%%
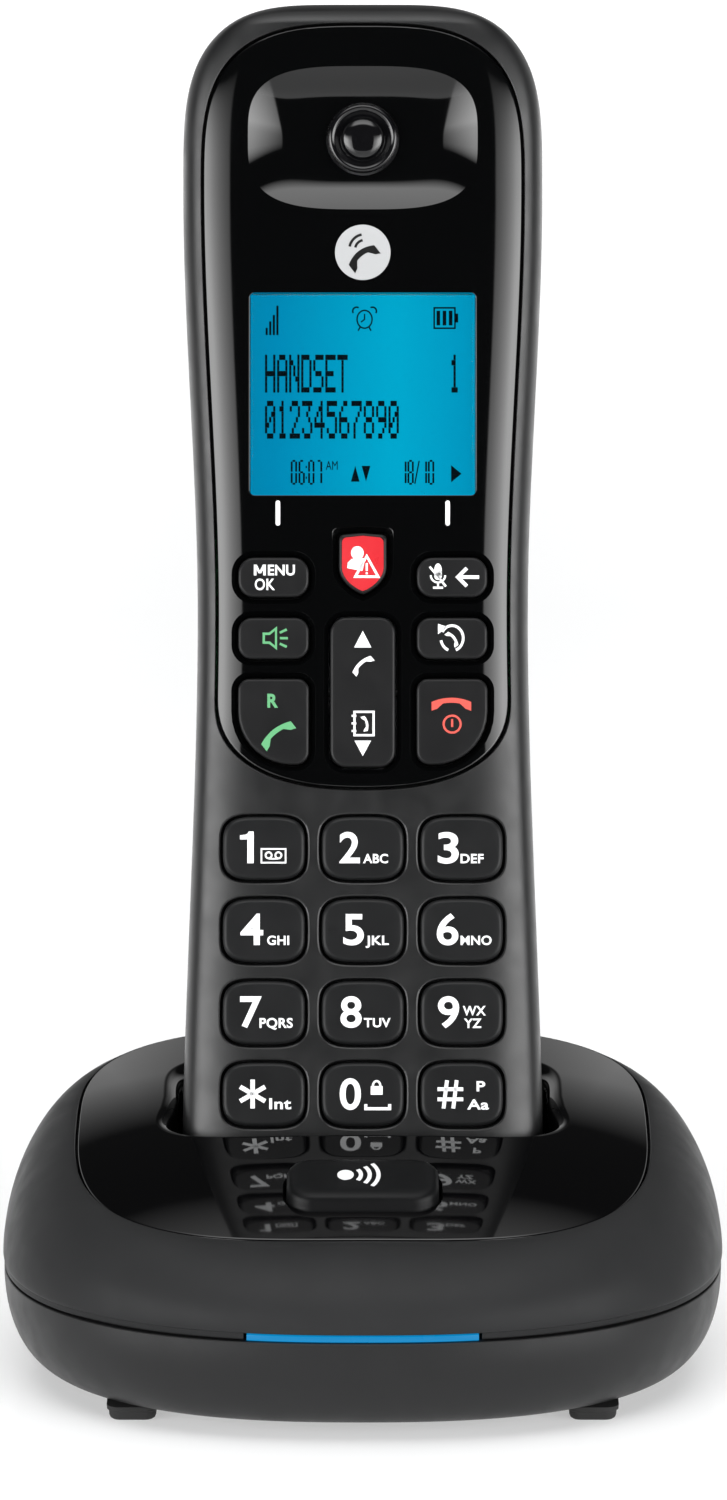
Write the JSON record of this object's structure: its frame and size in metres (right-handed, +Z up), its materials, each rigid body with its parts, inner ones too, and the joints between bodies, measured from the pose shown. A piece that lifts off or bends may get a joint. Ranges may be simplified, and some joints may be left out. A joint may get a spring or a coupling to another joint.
{
  "type": "cordless phone with base",
  "caption": "Slim cordless handset standing upright in a rounded desk charging base, with a backlit display, keypad, function keys and a locate button.",
  "frame": {"origin": "centre of the footprint on the resting surface, under the soles of the rubber feet", "axes": "+Z up, -Y towards the person facing the keypad, +X to their right"},
  "size_m": [0.1002, 0.1016, 0.1854],
  "materials": {
    "shell": "fine matte moulded plastic",
    "lower_shell": "fine matte moulded plastic",
    "case": "fine matte moulded plastic",
    "panel_gloss": "piano-black gloss",
    "fascia_gloss": "piano-black gloss",
    "light_strip": "blue translucent light pipe",
    "circuit_board": "green solder mask on laminate",
    "jack_plastic": "black moulded socket",
    "plated_contact": "nickel-plated spring strip",
    "switch_plastic": "black moulded switch body",
    "led_body": "clear moulded package",
    "foot_rubber": "soft non-slip rubber",
    "screw_steel": "zinc-plated self-tapping screw",
    "display_lens": "clear hard-coated window",
    "lcd_glass": "back-lit blue liquid crystal glass",
    "display_frame": "white moulded light guide holder",
    "earpiece_satin": "satin moulded ring",
    "transducer": "drawn metal can",
    "mat_rubber": "silicone keypad mat",
    "cell_sleeve": "shrink sleeve on a metal can",
    "battery_door": "fine matte moulded plastic",
    "locate_button": "satin moulded button",
    "number_key": "satin key cap",
    "function_key": "semi-gloss key cap",
    "call_block_key": "red semi-gloss key cap"
  },
  "bodies": {
    "base": {"base_top_shell": "shell", "base_bottom_shell": "lower_shell", "cradle_panel": "panel_gloss", "light_strip": "light_strip", "base_pcb": "circuit_board", "line_jack": "jack_plastic", "power_jack": "jack_plastic", "charge_contact_left": "plated_contact", "charge_contact_right": "plated_contact", "locate_switch": "switch_plastic", "strip_led": "led_body", "foot_front_left": "foot_rubber", "foot_front_right": "foot_rubber", "foot_rear_left": "foot_rubber", "foot_rear_right": "foot_rubber", "base_screw_left": "screw_steel", "base_screw_right": "screw_steel"},
    "handset": {"handset_front_case": "case", "handset_back_case": "case", "fascia": "fascia_gloss", "display_lens": "display_lens", "lcd_module": "lcd_glass", "lcd_frame": "display_frame", "earpiece_ring": "earpiece_satin", "earpiece_speaker": "transducer", "microphone": "transducer", "ringer_speaker": "transducer", "keypad_mat": "mat_rubber", "handset_pcb": "circuit_board", "battery_cell_left": "cell_sleeve", "battery_cell_right": "cell_sleeve", "battery_contact_lower": "plated_contact", "battery_contact_upper": "plated_contact", "handset_contact_left": "plated_contact", "handset_contact_right": "plated_contact", "handset_screw_left": "screw_steel", "handset_screw_right": "screw_steel"},
    "key_1": {"key_1": "number_key"},
    "key_2": {"key_2": "number_key"},
    "key_3": {"key_3": "number_key"},
    "key_4": {"key_4": "number_key"},
    "key_5": {"key_5": "number_key"},
    "key_6": {"key_6": "number_key"},
    "key_7": {"key_7": "number_key"},
    "key_8": {"key_8": "number_key"},
    "key_9": {"key_9": "number_key"},
    "key_star": {"key_star": "number_key"},
    "key_0": {"key_0": "number_key"},
    "key_hash": {"key_hash": "number_key"},
    "key_call_block": {"key_call_block": "call_block_key"},
    "key_menu_ok": {"key_menu_ok": "function_key"},
    "key_mute_back": {"key_mute_back": "function_key"},
    "key_speaker": {"key_speaker": "function_key"},
    "key_redial": {"key_redial": "function_key"},
    "key_talk": {"key_talk": "function_key"},
    "key_end": {"key_end": "function_key"},
    "key_navigator": {"key_navigator": "function_key"},
    "battery_door": {"battery_door": "battery_door"},
    "locate_button": {"locate_button": "locate_button"}
  },
  "joints": [
    {"name": "handset_lift", "type": "slide", "parent": "base", "child": "handset", "axis": [0, 0.2419, 0.9703], "range_m": [0, 0.06]},
    {"name": "key_1_press", "type": "slide", "parent": "handset", "child": "key_1", "axis": [0, 0.9703, -0.2419], "range_m": [0, 0.0008], "stiffness_N_per_m": 400},
    {"name": "key_2_press", "type": "slide", "parent": "handset", "child": "key_2", "axis": [0, 0.9703, -0.2419], "range_m": [0, 0.0008], "stiffness_N_per_m": 400},
    {"name": "key_3_press", "type": "slide", "parent": "handset", "child": "key_3", "axis": [0, 0.9703, -0.2419], "range_m": [0, 0.0008], "stiffness_N_per_m": 400},
    {"name": "key_4_press", "type": "slide", "parent": "handset", "child": "key_4", "axis": [0, 0.9703, -0.2419], "range_m": [0, 0.0008], "stiffness_N_per_m": 400},
    {"name": "key_5_press", "type": "slide", "parent": "handset", "child": "key_5", "axis": [0, 0.9703, -0.2419], "range_m": [0, 0.0008], "stiffness_N_per_m": 400},
    {"name": "key_6_press", "type": "slide", "parent": "handset", "child": "key_6", "axis": [0, 0.9703, -0.2419], "range_m": [0, 0.0008], "stiffness_N_per_m": 400},
    {"name": "key_7_press", "type": "slide", "parent": "handset", "child": "key_7", "axis": [0, 0.9703, -0.2419], "range_m": [0, 0.0008], "stiffness_N_per_m": 400},
    {"name": "key_8_press", "type": "slide", "parent": "handset", "child": "key_8", "axis": [0, 0.9703, -0.2419], "range_m": [0, 0.0008], "stiffness_N_per_m": 400},
    {"name": "key_9_press", "type": "slide", "parent": "handset", "child": "key_9", "axis": [0, 0.9703, -0.2419], "range_m": [0, 0.0008], "stiffness_N_per_m": 400},
    {"name": "key_star_press", "type": "slide", "parent": "handset", "child": "key_star", "axis": [0, 0.9703, -0.2419], "range_m": [0, 0.0008], "stiffness_N_per_m": 400},
    {"name": "key_0_press", "type": "slide", "parent": "handset", "child": "key_0", "axis": [0, 0.9703, -0.2419], "range_m": [0, 0.0008], "stiffness_N_per_m": 400},
    {"name": "key_hash_press", "type": "slide", "parent": "handset", "child": "key_hash", "axis": [0, 0.9703, -0.2419], "range_m": [0, 0.0008], "stiffness_N_per_m": 400},
    {"name": "key_call_block_press", "type": "slide", "parent": "handset", "child": "key_call_block", "axis": [0, 0.9703, -0.2419], "range_m": [0, 0.0008], "stiffness_N_per_m": 400},
    {"name": "key_menu_ok_press", "type": "slide", "parent": "handset", "child": "key_menu_ok", "axis": [0, 0.9703, -0.2419], "range_m": [0, 0.0008], "stiffness_N_per_m": 400},
    {"name": "key_mute_back_press", "type": "slide", "parent": "handset", "child": "key_mute_back", "axis": [0, 0.9703, -0.2419], "range_m": [0, 0.0008], "stiffness_N_per_m": 400},
    {"name": "key_speaker_press", "type": "slide", "parent": "handset", "child": "key_speaker", "axis": [0, 0.9703, -0.2419], "range_m": [0, 0.0008], "stiffness_N_per_m": 400},
    {"name": "key_redial_press", "type": "slide", "parent": "handset", "child": "key_redial", "axis": [0, 0.9703, -0.2419], "range_m": [0, 0.0008], "stiffness_N_per_m": 400},
    {"name": "key_talk_press", "type": "slide", "parent": "handset", "child": "key_talk", "axis": [0, 0.9703, -0.2419], "range_m": [0, 0.0008], "stiffness_N_per_m": 400},
    {"name": "key_end_press", "type": "slide", "parent": "handset", "child": "key_end", "axis": [0, 0.9703, -0.2419], "range_m": [0, 0.0008], "stiffness_N_per_m": 400},
    {"name": "navigator_rock", "type": "hinge", "parent": "handset", "child": "key_navigator", "pos_m": [0, 0.01074, 0.09216], "axis": [1, 0, 0], "range_deg": [-3.5, 3.5], "stiffness_Nm_per_rad": 0.03},
    {"name": "battery_door_open", "type": "hinge", "parent": "handset", "child": "battery_door", "pos_m": [0, 0.02495, 0.05244], "axis": [-1, 0, 0], "range_deg": [0, 75]},
    {"name": "locate_press", "type": "slide", "parent": "base", "child": "locate_button", "axis": [0, 0, -1], "range_m": [0, 0.0008], "stiffness_N_per_m": 500}
  ]
}
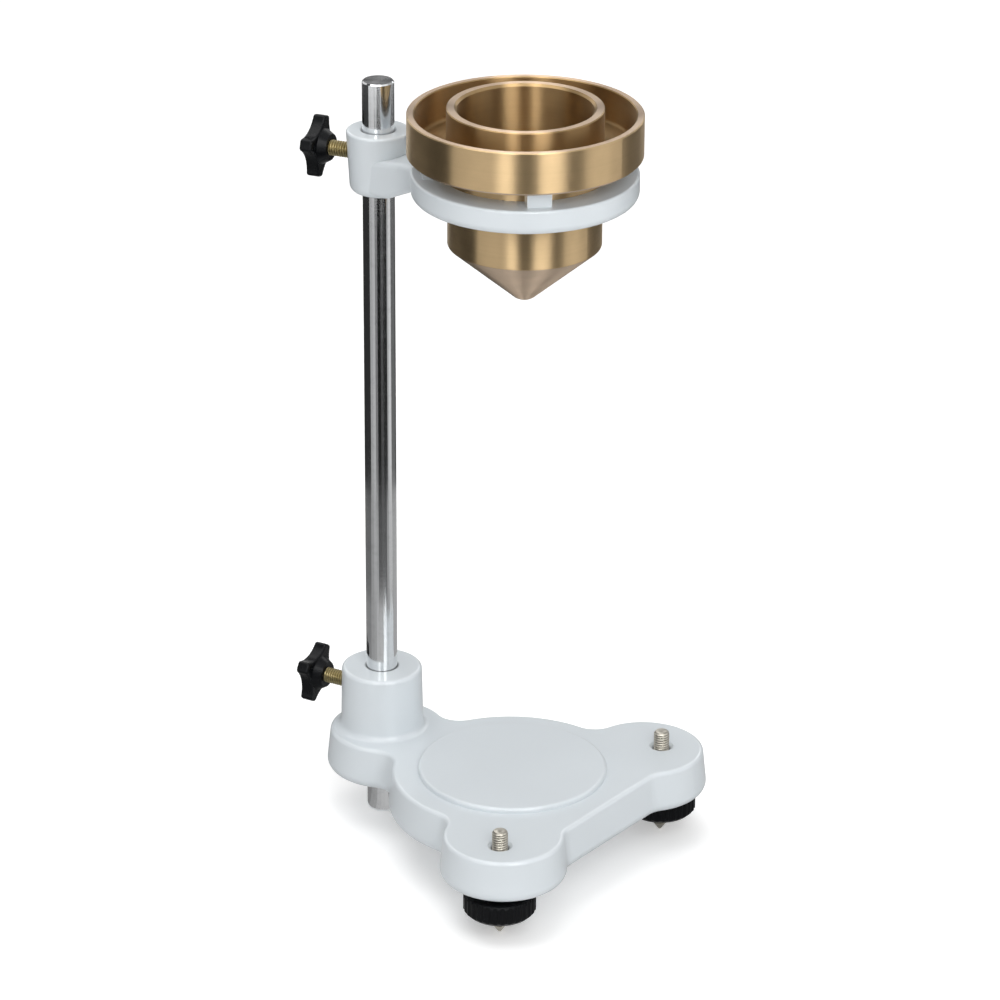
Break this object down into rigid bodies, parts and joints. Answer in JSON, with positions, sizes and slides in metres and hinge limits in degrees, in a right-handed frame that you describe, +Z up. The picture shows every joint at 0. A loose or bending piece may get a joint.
%%
Work required:
Looking at the data above, show all lines where the word "bodies" occurs.

Correct output:
Write the JSON record of this object's structure: its frame and size in metres (right-handed, +Z up), its materials, each rigid body with its parts, inner ones too, and the joints between bodies, measured from the pose shown. A piece that lifts off or bends may get a joint. Ranges may be simplified, and some joints may be left out. A joint may get a spring or a coupling to another joint.
  "bodies": {
Break this object down into rigid bodies, parts and joints. Answer in JSON, with positions, sizes and slides in metres and hinge limits in degrees, in a right-handed frame that you describe, +Z up. The picture shows every joint at 0. A loose or bending piece may get a joint.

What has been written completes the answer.